Depuis 1945, les histoires qui nous parviennent des États-Unis à travers les films, les séries ou les bouquins qui y sont produits captivent notre imaginaire et influencent nos modes de vie.
Tout en nous divertissant, ces récits introduisent dans nos esprits des façons très spécifiques de définir le rêve, la réussite ou le bonheur. Qui n’a jamais eu envie de vivre comme les personnages d’Entourage, Newport Beach ou Gossip Girl ? Désolé pour les refs de Gen Y.
Pourtant, les imaginaires que véhicule la plupart de ces objets culturels ne sont pas compatibles avec les limites planétaires et la justice sociale. Individualisme, abondance, accumulation, performance… Sans parler de croissance infinie, progrès technologique et domination du vivant. Vous connaissez ça par cœur !
Alors, faut-il vraiment arrêter de compter sur les Américains pour proposer des histoires qui donnent envie de vivre mieux avec moins ? Bien sûr que non !
Régulièrement, ils nous font de jolis cadeaux : le livre Walden (Henry David Thoreau, 1854), les films Into the wild (Sean Penn, 2007) et même Captain Fantastic (Matt Ross, 2016) par exemple. Et puis comme ils sont définitivement trop forts ces Ricains, ils nous ont surtout offert l’une des meilleures utopies jamais écrites.
Ça s’appelle Ecotopia et ça risque de vous en boucher un coin (promis c’est pas lui qui l’a écrit👇).
2. Une utopie américaine
Cet été, lors d’une randonnée dans le massif des Écrins, je suis tombé sur deux personnes en refuge qui lisaient Écotopia comme moi.
Traduit dans le monde entier et vendu à plus d’un million d’exemplaires, le livre d’Ernest Callenbach a été publié il y a presque 50 ans ans… Pourtant, il est furieusement d’actualité.

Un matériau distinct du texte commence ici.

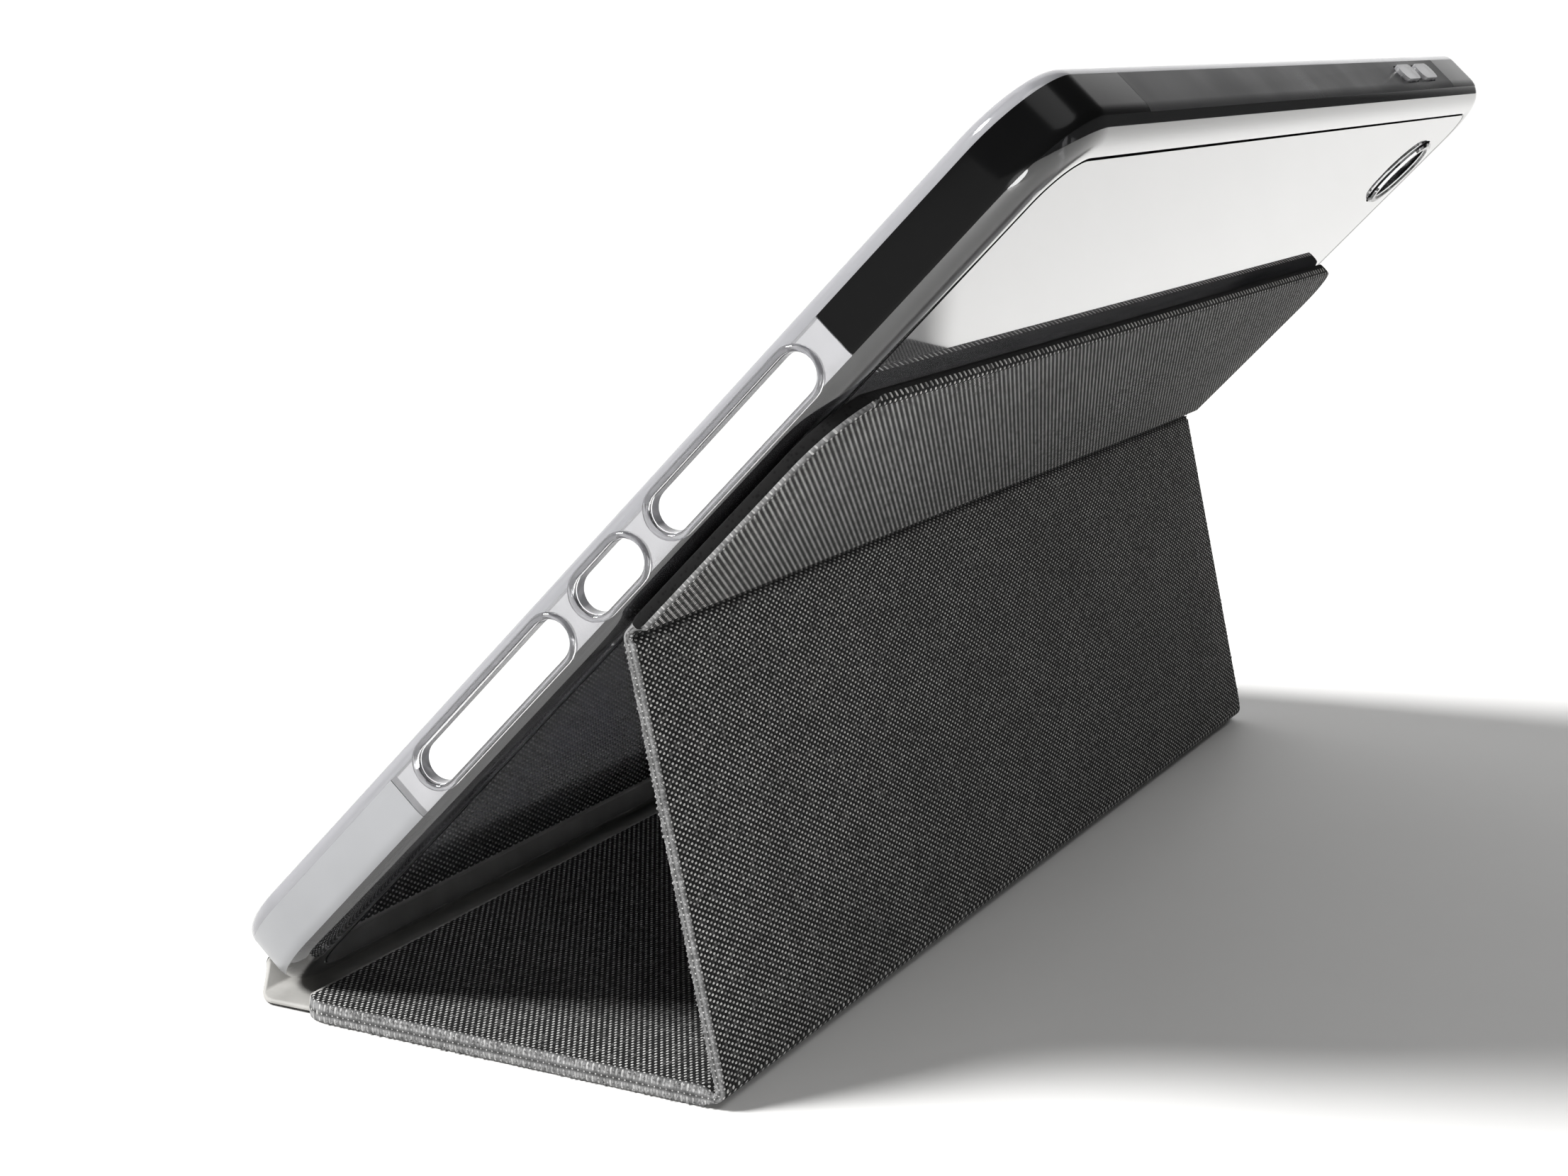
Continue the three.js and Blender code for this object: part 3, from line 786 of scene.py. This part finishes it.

Résumé sans spoiler - En 1980, la Californie, l’Orégon et l’État de Washington décident de faire sécession pour créer un nouvel état fondé sur la décroissance - économique, démographique, consumériste - et sur un équilibre stable entre les humains et le reste du monde vivant. Sounds familiar ?
Au moment où le récit commence, l’Écotopia existe depuis une vingtaine d’années : ce n’est plus une utopie fumeuse, c’est devenue une réalité tangible vécue par des millions de citoyens. Ses dirigeants décident alors de rétablir quelques liens avec les États-Unis en accueillant le plus célèbre de leurs journalistes, le new-yorkais William Weston.

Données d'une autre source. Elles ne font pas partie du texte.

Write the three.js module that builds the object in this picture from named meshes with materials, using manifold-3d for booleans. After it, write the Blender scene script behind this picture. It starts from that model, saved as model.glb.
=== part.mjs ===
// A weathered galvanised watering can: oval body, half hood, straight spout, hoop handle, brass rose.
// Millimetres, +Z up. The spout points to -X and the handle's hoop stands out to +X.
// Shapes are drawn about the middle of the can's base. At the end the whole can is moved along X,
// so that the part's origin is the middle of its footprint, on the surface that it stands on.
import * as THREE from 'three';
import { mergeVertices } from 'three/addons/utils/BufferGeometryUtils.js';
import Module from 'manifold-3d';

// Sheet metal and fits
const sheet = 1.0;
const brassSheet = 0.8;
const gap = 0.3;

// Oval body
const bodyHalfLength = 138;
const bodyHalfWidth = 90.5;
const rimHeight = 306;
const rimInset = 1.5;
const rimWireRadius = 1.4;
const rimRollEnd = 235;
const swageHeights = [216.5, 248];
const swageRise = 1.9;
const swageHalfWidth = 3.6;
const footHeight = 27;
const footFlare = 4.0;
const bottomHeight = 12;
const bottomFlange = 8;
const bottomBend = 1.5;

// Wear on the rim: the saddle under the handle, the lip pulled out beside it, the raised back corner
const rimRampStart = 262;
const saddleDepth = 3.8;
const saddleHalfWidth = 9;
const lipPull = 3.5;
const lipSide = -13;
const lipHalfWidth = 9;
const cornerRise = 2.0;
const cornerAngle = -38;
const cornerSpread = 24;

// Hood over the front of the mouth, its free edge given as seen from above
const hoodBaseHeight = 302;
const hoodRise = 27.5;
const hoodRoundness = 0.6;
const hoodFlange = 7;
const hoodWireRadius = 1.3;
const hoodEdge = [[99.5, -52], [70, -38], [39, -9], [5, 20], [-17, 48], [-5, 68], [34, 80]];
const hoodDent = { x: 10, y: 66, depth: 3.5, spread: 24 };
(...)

Le roman mêle deux histoires : celle que Weston raconte aux lecteurs états-uniens dans ses articles hebdomadaires…. Et celle qu’il raconte dans ses notes personnelles. Le scepticisme au sujet du modèle écotopien qui prévaut dans l’une et l’autre au début va peu à peu évoluer au fil de ses rencontres et de ses découvertes.
Pourquoi c’est une belle histoire - Dans Écotopia, Callenbach explore l’idée que des changements radicaux de modes de vie sont non seulement possibles, mais carrément souhaitables.
Ce n’est pas qu’un simple roman : c’est le manifeste d’une vision pionnière qui, depuis sa publication, inspire un bon nombre de mouvements écologistes et de penseurs en quête d’un avenir plus soutenable.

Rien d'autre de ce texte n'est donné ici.